# The problem:
Please write out the material that follows, exactly as it stands.

▬▬▬

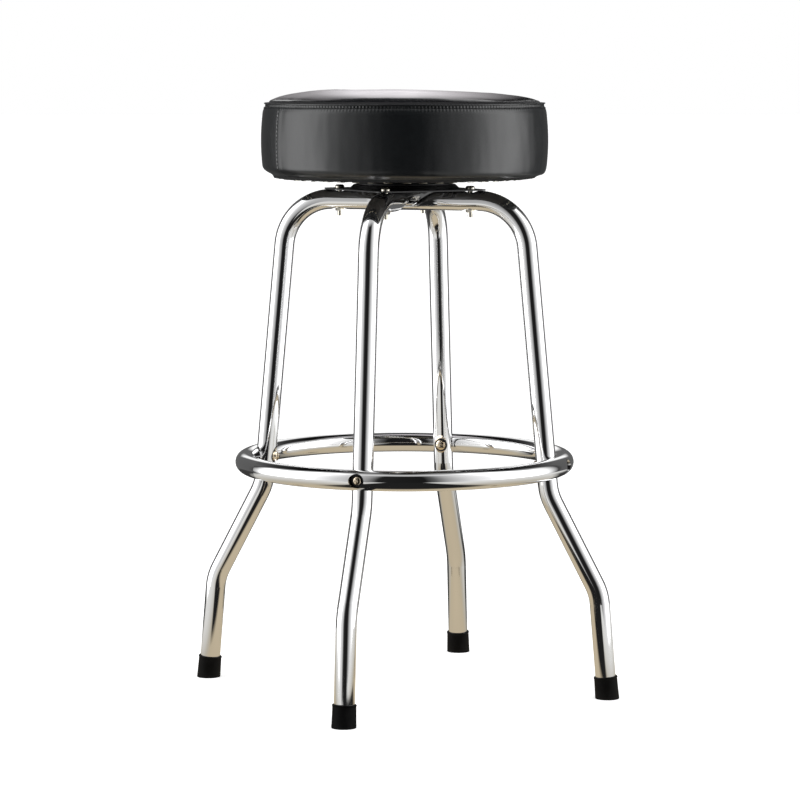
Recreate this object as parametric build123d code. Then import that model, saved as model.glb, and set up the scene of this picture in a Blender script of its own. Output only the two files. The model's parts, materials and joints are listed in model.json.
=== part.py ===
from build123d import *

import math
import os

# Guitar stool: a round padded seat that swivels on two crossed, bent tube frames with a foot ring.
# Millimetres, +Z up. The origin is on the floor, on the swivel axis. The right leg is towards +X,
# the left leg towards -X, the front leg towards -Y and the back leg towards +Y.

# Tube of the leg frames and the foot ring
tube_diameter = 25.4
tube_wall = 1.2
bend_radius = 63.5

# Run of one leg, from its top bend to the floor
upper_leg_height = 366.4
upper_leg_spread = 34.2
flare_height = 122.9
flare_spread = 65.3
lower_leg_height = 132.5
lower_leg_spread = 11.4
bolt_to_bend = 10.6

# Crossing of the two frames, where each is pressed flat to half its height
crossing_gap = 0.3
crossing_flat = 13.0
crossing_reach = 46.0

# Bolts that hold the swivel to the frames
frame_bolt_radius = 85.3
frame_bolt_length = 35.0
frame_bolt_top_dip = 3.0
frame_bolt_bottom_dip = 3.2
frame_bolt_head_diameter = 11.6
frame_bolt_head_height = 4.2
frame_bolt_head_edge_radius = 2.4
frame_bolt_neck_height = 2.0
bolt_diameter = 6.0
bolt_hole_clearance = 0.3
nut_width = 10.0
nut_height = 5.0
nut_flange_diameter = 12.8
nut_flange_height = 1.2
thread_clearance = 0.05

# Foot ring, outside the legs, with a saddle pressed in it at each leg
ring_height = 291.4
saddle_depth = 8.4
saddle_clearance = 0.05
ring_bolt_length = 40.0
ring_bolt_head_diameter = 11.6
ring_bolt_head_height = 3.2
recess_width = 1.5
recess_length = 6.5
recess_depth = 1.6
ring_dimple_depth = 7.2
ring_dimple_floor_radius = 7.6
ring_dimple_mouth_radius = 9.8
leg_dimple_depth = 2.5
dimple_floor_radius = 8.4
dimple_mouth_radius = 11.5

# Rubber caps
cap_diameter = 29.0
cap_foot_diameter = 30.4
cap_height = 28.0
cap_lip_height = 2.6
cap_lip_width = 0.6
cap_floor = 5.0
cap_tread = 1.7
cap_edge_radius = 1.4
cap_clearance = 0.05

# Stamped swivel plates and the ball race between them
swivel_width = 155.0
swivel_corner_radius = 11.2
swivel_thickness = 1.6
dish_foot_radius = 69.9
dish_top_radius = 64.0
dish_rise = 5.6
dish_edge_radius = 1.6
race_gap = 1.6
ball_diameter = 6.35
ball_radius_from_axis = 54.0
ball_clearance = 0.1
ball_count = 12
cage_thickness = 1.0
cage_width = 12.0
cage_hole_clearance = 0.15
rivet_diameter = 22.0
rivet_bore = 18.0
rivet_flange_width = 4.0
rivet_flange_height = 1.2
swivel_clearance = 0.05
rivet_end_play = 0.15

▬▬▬

# Output for this exercise:
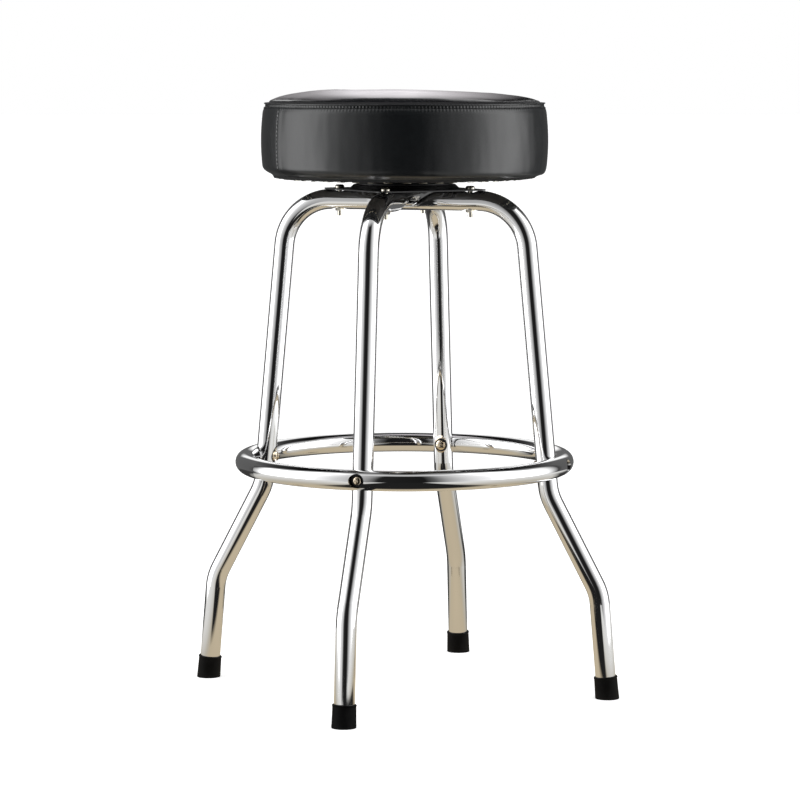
Recreate this object as parametric build123d code. Then import that model, saved as model.glb, and set up the scene of this picture in a Blender script of its own. Output only the two files. The model's parts, materials and joints are listed in model.json.
=== part.py ===
from build123d import *

import math
import os

# Guitar stool: a round padded seat that swivels on two crossed, bent tube frames with a foot ring.
# Millimetres, +Z up. The origin is on the floor, on the swivel axis. The right leg is towards +X,
# the left leg towards -X, the front leg towards -Y and the back leg towards +Y.

# Tube of the leg frames and the foot ring
tube_diameter = 25.4
tube_wall = 1.2
bend_radius = 63.5

# Run of one leg, from its top bend to the floor
upper_leg_height = 366.4
upper_leg_spread = 34.2
flare_height = 122.9
flare_spread = 65.3
lower_leg_height = 132.5
lower_leg_spread = 11.4
bolt_to_bend = 10.6

# Crossing of the two frames, where each is pressed flat to half its height
crossing_gap = 0.3
crossing_flat = 13.0
crossing_reach = 46.0

# Bolts that hold the swivel to the frames
frame_bolt_radius = 85.3
frame_bolt_length = 35.0
frame_bolt_top_dip = 3.0
frame_bolt_bottom_dip = 3.2
frame_bolt_head_diameter = 11.6
frame_bolt_head_height = 4.2
frame_bolt_head_edge_radius = 2.4
frame_bolt_neck_height = 2.0
bolt_diameter = 6.0
bolt_hole_clearance = 0.3
nut_width = 10.0
nut_height = 5.0
nut_flange_diameter = 12.8
nut_flange_height = 1.2
thread_clearance = 0.05

# Foot ring, outside the legs, with a saddle pressed in it at each leg
ring_height = 291.4
saddle_depth = 8.4
saddle_clearance = 0.05
ring_bolt_length = 40.0
ring_bolt_head_diameter = 11.6
ring_bolt_head_height = 3.2
recess_width = 1.5
recess_length = 6.5
recess_depth = 1.6
ring_dimple_depth = 7.2
ring_dimple_floor_radius = 7.6
ring_dimple_mouth_radius = 9.8
leg_dimple_depth = 2.5
dimple_floor_radius = 8.4
dimple_mouth_radius = 11.5

# Rubber caps
cap_diameter = 29.0
cap_foot_diameter = 30.4
cap_height = 28.0
cap_lip_height = 2.6
cap_lip_width = 0.6
cap_floor = 5.0
cap_tread = 1.7
cap_edge_radius = 1.4
cap_clearance = 0.05

# Stamped swivel plates and the ball race between them
swivel_width = 155.0
swivel_corner_radius = 11.2
swivel_thickness = 1.6
dish_foot_radius = 69.9
dish_top_radius = 64.0
dish_rise = 5.6
dish_edge_radius = 1.6
race_gap = 1.6
ball_diameter = 6.35
ball_radius_from_axis = 54.0
ball_clearance = 0.1
ball_count = 12
cage_thickness = 1.0
cage_width = 12.0
cage_hole_clearance = 0.15
rivet_diameter = 22.0
rivet_bore = 18.0
rivet_flange_width = 4.0
rivet_flange_height = 1.2
swivel_clearance = 0.05
rivet_end_play = 0.15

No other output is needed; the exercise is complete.